Feb. 11 (Bloomberg) -- Gasoline fell after a winter snowstorm blanketed the Northeast, reducing driving demand, and as Brent crude slipped.
Futures slid 1.2 percent after more than 2 feet of snow fell in parts of the Northeast at the end of last week, shutting roads. Gasoline’s crack spread versus West Texas Intermediate sank $2.89 to $29.86 a barrel and narrowed 81 cents to $8.76 a barrel against Brent.
“In the run-up to last week, everybody was worried about supplies in New York Harbor, but we got a little bit of a break because nobody could get out of their house,” said Phil Flynn, senior market analyst at Price Futures Group in Chicago. “Before the storm everybody filled their gas tank, and now nobody can find their cars.”
Gasoline for March delivery fell 3.76 cents to settle at $3.0212 a gallon on the New York Mercantile Exchange.
Brent crude sank 0.6 percent in London to $118.13 a barrel as the Brent-WTI spread tightened for the first time in nine days, shrinking $2.08 to $21.10 a barrel.

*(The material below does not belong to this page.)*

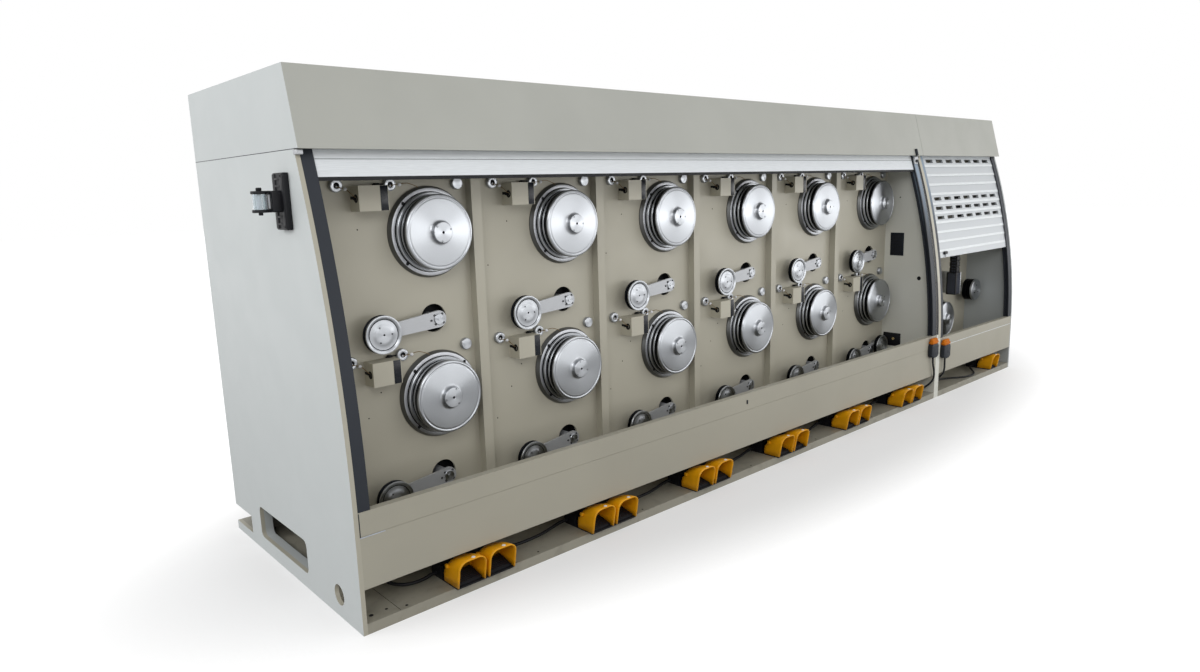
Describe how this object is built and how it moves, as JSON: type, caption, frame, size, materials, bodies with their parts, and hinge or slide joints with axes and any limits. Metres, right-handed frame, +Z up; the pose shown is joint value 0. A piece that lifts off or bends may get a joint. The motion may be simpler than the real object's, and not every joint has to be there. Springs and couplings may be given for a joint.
{
  "type": "wire drawing machine",
  "caption": "Dry wire drawing machine: a long cabinet with two rows of drawing capstans, dancer arms and die boxes, roller shutters under a hood, foot switches and an outlet unit.",
  "frame": {"origin": "centre of the cabinet's footprint, on the floor, on the flat underside of the base", "axes": "+Z up, -Y towards the operator at the shutters, +X to the right seen from the front, towards the outlet unit"},
  "size_m": [6.123, 1.438, 2.1],
  "materials": {
    "base_paint": "satin paint, worn at the toe",
    "panel_paint": "smooth satin light grey paint",
    "wall_paint": "satin warm grey paint",
    "hood_paint": "fine textured grey paint",
    "slat_metal": "light lacquered aluminium slats",
    "guide_black": "black anodised profile",
    "housing_steel": "ground steel, oiled",
    "capstan_steel": "turned and brushed hard steel",
    "arm_steel": "brushed steel plate",
    "roller_metal": "turned aluminium",
    "die_box_paint": "satin paint with a dark window",
    "guide_steel": "turned steel with a ceramic ring",
    "guard_yellow": "gloss signal yellow paint",
    "switch_black": "moulded black plastic",
    "connector_plastic": "dark grey moulded body with an orange cap",
    "cord_rubber": "black rubber sheath"
  },
  "bodies": {
    "frame": {"base_frame": "base_paint", "end_panels": "panel_paint", "unit_partition": "wall_paint", "hoods": "hood_paint", "roller_shutters": "slat_metal", "shutter_guides": "guide_black", "front_belts": "wall_paint", "mounting_walls": "wall_paint", "bay_posts": "wall_paint", "rear_panels": "panel_paint", "bearing_housings": "housing_steel", "die_boxes": "die_box_paint", "wire_guides": "guide_steel", "foot_guards": "guard_yellow", "foot_switches": "switch_black", "cord_connectors": "connector_plastic", "left_cord": "cord_rubber", "right_cord": "cord_rubber", "base_cables": "cord_rubber", "air_filter": "switch_black", "cable_chain": "switch_black"},
    "capstan_upper_1": {"capstan_upper_1": "capstan_steel"},
    "dancer_arm_upper_1": {"dancer_arm_upper_1": "arm_steel"},
    "dancer_pulley_upper_1": {"dancer_pulley_upper_1": "roller_metal"},
    "capstan_upper_2": {"capstan_upper_2": "capstan_steel"},
    "dancer_arm_upper_2": {"dancer_arm_upper_2": "arm_steel"},
    "dancer_pulley_upper_2": {"dancer_pulley_upper_2": "roller_metal"},
    "capstan_upper_3": {"capstan_upper_3": "capstan_steel"},
    "dancer_arm_upper_3": {"dancer_arm_upper_3": "arm_steel"},
    "dancer_pulley_upper_3": {"dancer_pulley_upper_3": "roller_metal"},
    "capstan_upper_4": {"capstan_upper_4": "capstan_steel"},
    "dancer_arm_upper_4": {"dancer_arm_upper_4": "arm_steel"},
    "dancer_pulley_upper_4": {"dancer_pulley_upper_4": "roller_metal"},
    "capstan_upper_5": {"capstan_upper_5": "capstan_steel"},
    "dancer_arm_upper_5": {"dancer_arm_upper_5": "arm_steel"},
    "dancer_pulley_upper_5": {"dancer_pulley_upper_5": "roller_metal"},
    "capstan_upper_6": {"capstan_upper_6": "capstan_steel"},
    "dancer_arm_upper_6": {"dancer_arm_upper_6": "arm_steel"},
    "dancer_pulley_upper_6": {"dancer_pulley_upper_6": "roller_metal"},
    "capstan_lower_1": {"capstan_lower_1": "capstan_steel"},
    "dancer_arm_lower_1": {"dancer_arm_lower_1": "arm_steel"},
    "dancer_pulley_lower_1": {"dancer_pulley_lower_1": "roller_metal"},
    "capstan_lower_2": {"capstan_lower_2": "capstan_steel"},
    "dancer_arm_lower_2": {"dancer_arm_lower_2": "arm_steel"},
    "dancer_pulley_lower_2": {"dancer_pulley_lower_2": "roller_metal"},
    "capstan_lower_3": {"capstan_lower_3": "capstan_steel"},
    "dancer_arm_lower_3": {"dancer_arm_lower_3": "arm_steel"},
    "dancer_pulley_lower_3": {"dancer_pulley_lower_3": "roller_metal"},
    "capstan_lower_4": {"capstan_lower_4": "capstan_steel"},
    "dancer_arm_lower_4": {"dancer_arm_lower_4": "arm_steel"},
    "dancer_pulley_lower_4": {"dancer_pulley_lower_4": "roller_metal"},
    "capstan_lower_5": {"capstan_lower_5": "capstan_steel"},
    "dancer_arm_lower_5": {"dancer_arm_lower_5": "arm_steel"},
    "dancer_pulley_lower_5": {"dancer_pulley_lower_5": "roller_metal"},
    "capstan_lower_6": {"capstan_lower_6": "capstan_steel"},
    "dancer_arm_lower_6": {"dancer_arm_lower_6": "arm_steel"},
    "dancer_pulley_lower_6": {"dancer_pulley_lower_6": "roller_metal"},
    "outlet_capstan": {"outlet_capstan": "capstan_steel"},
    "corner_roller": {"corner_roller": "roller_metal"},
    "outlet_roller": {"outlet_roller": "roller_metal"}
  },
  "joints": [
    {"name": "capstan_upper_1_spin", "type": "hinge", "parent": "frame", "child": "capstan_upper_1", "pos_m": [-2.3575, -0.346, 1.4655], "axis": [0, 1, 0], "continuous": true},
    {"name": "dancer_upper_1_swing", "type": "hinge", "parent": "frame", "child": "dancer_arm_upper_1", "pos_m": [-2.3604, -0.294, 1.0861], "axis": [0, 1, 0], "range_deg": [0, 30]},
    {"name": "pulley_upper_1_spin", "type": "hinge", "parent": "dancer_arm_upper_1", "child": "dancer_pulley_upper_1", "pos_m": [-2.6436, -0.322, 1.0588], "axis": [0, 1, 0], "continuous": true},
    {"name": "capstan_upper_2_spin", "type": "hinge", "parent": "frame", "child": "capstan_upper_2", "pos_m": [-1.6125, -0.346, 1.4655], "axis": [0, 1, 0], "continuous": true},
    {"name": "dancer_upper_2_swing", "type": "hinge", "parent": "frame", "child": "dancer_arm_upper_2", "pos_m": [-1.6154, -0.294, 1.0861], "axis": [0, 1, 0], "range_deg": [0, 30]},
    {"name": "pulley_upper_2_spin", "type": "hinge", "parent": "dancer_arm_upper_2", "child": "dancer_pulley_upper_2", "pos_m": [-1.8986, -0.322, 1.0588], "axis": [0, 1, 0], "continuous": true},
    {"name": "capstan_upper_3_spin", "type": "hinge", "parent": "frame", "child": "capstan_upper_3", "pos_m": [-0.8675, -0.346, 1.4655], "axis": [0, 1, 0], "continuous": true},
    {"name": "dancer_upper_3_swing", "type": "hinge", "parent": "frame", "child": "dancer_arm_upper_3", "pos_m": [-0.8704, -0.294, 1.0861], "axis": [0, 1, 0], "range_deg": [0, 30]},
    {"name": "pulley_upper_3_spin", "type": "hinge", "parent": "dancer_arm_upper_3", "child": "dancer_pulley_upper_3", "pos_m": [-1.1536, -0.322, 1.0588], "axis": [0, 1, 0], "continuous": true},
    {"name": "capstan_upper_4_spin", "type": "hinge", "parent": "frame", "child": "capstan_upper_4", "pos_m": [-0.1225, -0.346, 1.4655], "axis": [0, 1, 0], "continuous": true},
    {"name": "dancer_upper_4_swing", "type": "hinge", "parent": "frame", "child": "dancer_arm_upper_4", "pos_m": [-0.1254, -0.294, 1.0861], "axis": [0, 1, 0], "range_deg": [0, 30]},
    {"name": "pulley_upper_4_spin", "type": "hinge", "parent": "dancer_arm_upper_4", "child": "dancer_pulley_upper_4", "pos_m": [-0.4086, -0.322, 1.0588], "axis": [0, 1, 0], "continuous": true},
    {"name": "capstan_upper_5_spin", "type": "hinge", "parent": "frame", "child": "capstan_upper_5", "pos_m": [0.6225, -0.346, 1.4655], "axis": [0, 1, 0], "continuous": true},
    {"name": "dancer_upper_5_swing", "type": "hinge", "parent": "frame", "child": "dancer_arm_upper_5", "pos_m": [0.6196, -0.294, 1.0861], "axis": [0, 1, 0], "range_deg": [0, 30]},
    {"name": "pulley_upper_5_spin", "type": "hinge", "parent": "dancer_arm_upper_5", "child": "dancer_pulley_upper_5", "pos_m": [0.3364, -0.322, 1.0588], "axis": [0, 1, 0], "continuous": true},
    {"name": "capstan_upper_6_spin", "type": "hinge", "parent": "frame", "child": "capstan_upper_6", "pos_m": [1.3675, -0.346, 1.4655], "axis": [0, 1, 0], "continuous": true},
    {"name": "dancer_upper_6_swing", "type": "hinge", "parent": "frame", "child": "dancer_arm_upper_6", "pos_m": [1.3646, -0.294, 1.0861], "axis": [0, 1, 0], "range_deg": [0, 30]},
    {"name": "pulley_upper_6_spin", "type": "hinge", "parent": "dancer_arm_upper_6", "child": "dancer_pulley_upper_6", "pos_m": [1.0814, -0.322, 1.0588], "axis": [0, 1, 0], "continuous": true},
    {"name": "capstan_lower_1_spin", "type": "hinge", "parent": "frame", "child": "capstan_lower_1", "pos_m": [-2.3575, -0.346, 0.7425], "axis": [0, 1, 0], "continuous": true},
    {"name": "dancer_lower_1_swing", "type": "hinge", "parent": "frame", "child": "dancer_arm_lower_1", "pos_m": [-2.3604, -0.294, 0.3631], "axis": [0, 1, 0], "range_deg": [0, 30]},
    {"name": "pulley_lower_1_spin", "type": "hinge", "parent": "dancer_arm_lower_1", "child": "dancer_pulley_lower_1", "pos_m": [-2.6436, -0.322, 0.3358], "axis": [0, 1, 0], "continuous": true},
    {"name": "capstan_lower_2_spin", "type": "hinge", "parent": "frame", "child": "capstan_lower_2", "pos_m": [-1.6125, -0.346, 0.7425], "axis": [0, 1, 0], "continuous": true},
    {"name": "dancer_lower_2_swing", "type": "hinge", "parent": "frame", "child": "dancer_arm_lower_2", "pos_m": [-1.6154, -0.294, 0.3631], "axis": [0, 1, 0], "range_deg": [0, 30]},
    {"name": "pulley_lower_2_spin", "type": "hinge", "parent": "dancer_arm_lower_2", "child": "dancer_pulley_lower_2", "pos_m": [-1.8986, -0.322, 0.3358], "axis": [0, 1, 0], "continuous": true},
    {"name": "capstan_lower_3_spin", "type": "hinge", "parent": "frame", "child": "capstan_lower_3", "pos_m": [-0.8675, -0.346, 0.7425], "axis": [0, 1, 0], "continuous": true},
    {"name": "dancer_lower_3_swing", "type": "hinge", "parent": "frame", "child": "dancer_arm_lower_3", "pos_m": [-0.8704, -0.294, 0.3631], "axis": [0, 1, 0], "range_deg": [0, 30]},
    {"name": "pulley_lower_3_spin", "type": "hinge", "parent": "dancer_arm_lower_3", "child": "dancer_pulley_lower_3", "pos_m": [-1.1536, -0.322, 0.3358], "axis": [0, 1, 0], "continuous": true},
    {"name": "capstan_lower_4_spin", "type": "hinge", "parent": "frame", "child": "capstan_lower_4", "pos_m": [-0.1225, -0.346, 0.7425], "axis": [0, 1, 0], "continuous": true},
    {"name": "dancer_lower_4_swing", "type": "hinge", "parent": "frame", "child": "dancer_arm_lower_4", "pos_m": [-0.1254, -0.294, 0.3631], "axis": [0, 1, 0], "range_deg": [0, 30]},
    {"name": "pulley_lower_4_spin", "type": "hinge", "parent": "dancer_arm_lower_4", "child": "dancer_pulley_lower_4", "pos_m": [-0.4086, -0.322, 0.3358], "axis": [0, 1, 0], "continuous": true},
    {"name": "capstan_lower_5_spin", "type": "hinge", "parent": "frame", "child": "capstan_lower_5", "pos_m": [0.6225, -0.346, 0.7425], "axis": [0, 1, 0], "continuous": true},
    {"name": "dancer_lower_5_swing", "type": "hinge", "parent": "frame", "child": "dancer_arm_lower_5", "pos_m": [0.6196, -0.294, 0.3631], "axis": [0, 1, 0], "range_deg": [0, 30]},
    {"name": "pulley_lower_5_spin", "type": "hinge", "parent": "dancer_arm_lower_5", "child": "dancer_pulley_lower_5", "pos_m": [0.3364, -0.322, 0.3358], "axis": [0, 1, 0], "continuous": true},
    {"name": "capstan_lower_6_spin", "type": "hinge", "parent": "frame", "child": "capstan_lower_6", "pos_m": [1.3675, -0.346, 0.7425], "axis": [0, 1, 0], "continuous": true},
    {"name": "dancer_lower_6_swing", "type": "hinge", "parent": "frame", "child": "dancer_arm_lower_6", "pos_m": [1.3646, -0.294, 0.3631], "axis": [0, 1, 0], "range_deg": [0, 30]},
    {"name": "pulley_lower_6_spin", "type": "hinge", "parent": "dancer_arm_lower_6", "child": "dancer_pulley_lower_6", "pos_m": [1.0814, -0.322, 0.3358], "axis": [0, 1, 0], "continuous": true},
    {"name": "outlet_capstan_spin", "type": "hinge", "parent": "frame", "child": "outlet_capstan", "pos_m": [2.42, -0.386, 0.468], "axis": [0, 1, 0], "continuous": true},
    {"name": "corner_roller_spin", "type": "hinge", "parent": "frame", "child": "corner_roller", "pos_m": [1.47, -0.322, 0.379], "axis": [0, 1, 0], "continuous": true},
    {"name": "outlet_roller_spin", "type": "hinge", "parent": "frame", "child": "outlet_roller", "pos_m": [2.85, -0.403, 0.675], "axis": [0, 1, 0], "continuous": true}
  ]
}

“Certainly WTI-Brent has had a huge move in favor of Brent,” Andrew Lebow, a senior vice president at Jefferies Bache LLC in New York. “I don’t see any big-time news, any macro news. I think this TI rally is just part of a Brent-TI correction.”
Heating oil for March delivery declined 0.69 cent to $3.2315 a gallon.
Gasoline at the pump, averaged nationwide, rose 0.5 cent to $3.587 a gallon, AAA said on its website today. Prices are the highest since Oct. 24, and 8.1 cents above a year ago.